The good news is that June is not a month for panic. It is a month for building momentum. What you do in June often determines how confident and prepared you feel in the final months before CAT.

Here’s what your CAT preparation should ideally look like at this stage.

1. Focus on Building Strong Fundamentals

If you are still working through the syllabus, your primary goal in June should be strengthening concepts. This is not the time to rush through topics just to "finish the syllabus."

Instead:

  • Build conceptual clarity
  • Understand core methods
  • Practice foundational questions
  • Develop confidence in frequently tested topics

Strong fundamentals make advanced practice much easier later. Remember, CAT rewards application, not syllabus completion. A solid

understanding of key concepts is far more valuable than superficial coverage of every chapter.

2. Make Mock Tests a Regular Habit

By June, every serious aspirant should start incorporating mocks into their preparation. Many students delay mocks because they feel underprepared. This is a mistake.

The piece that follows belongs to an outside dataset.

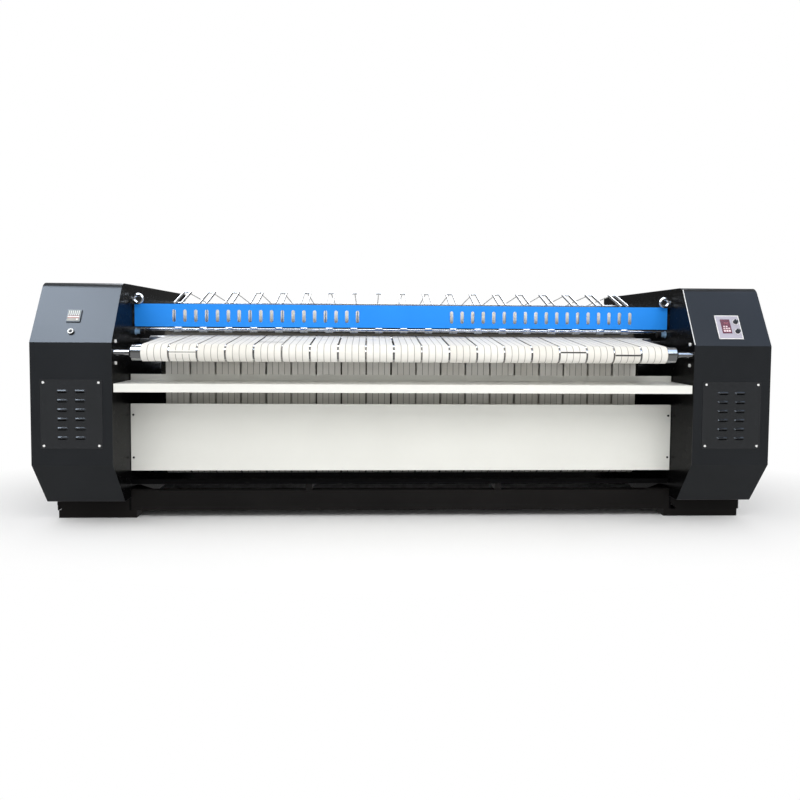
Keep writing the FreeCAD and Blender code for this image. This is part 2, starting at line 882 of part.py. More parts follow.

Mocks are not only meant to evaluate performance. They are meant to improve it. Even if your scores are not impressive initially, mocks help you:

  • Understand exam patterns
  • Build stamina
  • Improve time management
  • Develop question-selection skills
  • Identify weak areas

The earlier you become comfortable with full-length tests, the stronger your exam temperament will be later. At this stage, consistency matters more than scores.

3. Spend More Time Analyzing Than Attempting

One common mistake in June is becoming obsessed with the number of mocks taken. Students proudly count mock attempts but spend very little time reviewing them. Real improvement comes from analysis.

After every mock, identify:

  • Questions you should have solved
  • Questions you should have skipped
  • Repeated conceptual errors
  • Accuracy issues
  • Time-management problems

The lessons from one well-analyzed mock can often be more valuable than several additional tests. Your objective should be learning from mocks, not simply collecting scores.

4. Give Equal Importance to VARC

Many aspirants spend June heavily focused on Quant and LRDI while treating VARC as an afterthought. This often becomes a costly mistake later. VARC improvement is gradual. Reading ability, comprehension skills, and answer-choice evaluation improve through

consistent practice over time. A healthy June VARC routine should include:

  • Daily reading
  • Regular RC practice
  • Verbal Ability exercises
  • Detailed solution analysis

Even 45–60 minutes of focused VARC preparation every day can produce significant improvements by CAT season.

5. Start Identifying Your Weak Areas

June is the ideal time to become aware of your preparation gaps. Do not wait until September or October to discover recurring weaknesses.

Look for patterns such as:

  • Topics you consistently avoid
  • Areas where accuracy remains low
  • Sections that create anxiety
  • Question types that consume excessive time

Awareness is the first step toward improvement. The sooner you identify weak areas, the more time you have to strengthen them before the exam.

6. Build Consistency Instead of Chasing Intensity

Many students approach June with unrealistic expectations. They try to compensate for lost time by:

  • Studying excessively
  • Solving too many questions
  • Following unsustainable schedules

This usually leads to burnout. June is not about maximum effort. It is about sustainable effort. Your goal should be creating a routine that you can maintain for the next several months. Consistent daily preparation almost always outperforms short bursts of extreme productivity.

7. Stop Comparing Your Progress With Others

Around June, social media and peer discussions often create unnecessary pressure. You may hear people talking about:

  • Completed syllabi
  • High mock percentiles
  • Multiple daily study sessions
  • Advanced preparation strategies

This can make you feel behind. The reality is that every CAT journey is different. Comparing your preparation to others rarely helps.

Instead, focus on:

  • Improving your own performance
  • Tracking your own progress
  • Building your own strengths

CAT rewards steady improvement, not comparison.

Final Takeaway

June is one of the most important months in CAT preparation because it sets the foundation for everything that follows. This is the time to:

  • Strengthen concepts
  • Develop mock-taking habits
  • Improve analysis skills
  • Build VARC consistency
  • Identify weak areas
  • Create sustainable routines

Do not worry if your preparation is not perfect. What matters is that you are moving forward consistently. A focused and disciplined June can create the momentum that carries you through the rest of your CAT journey and positions you strongly for the months ahead.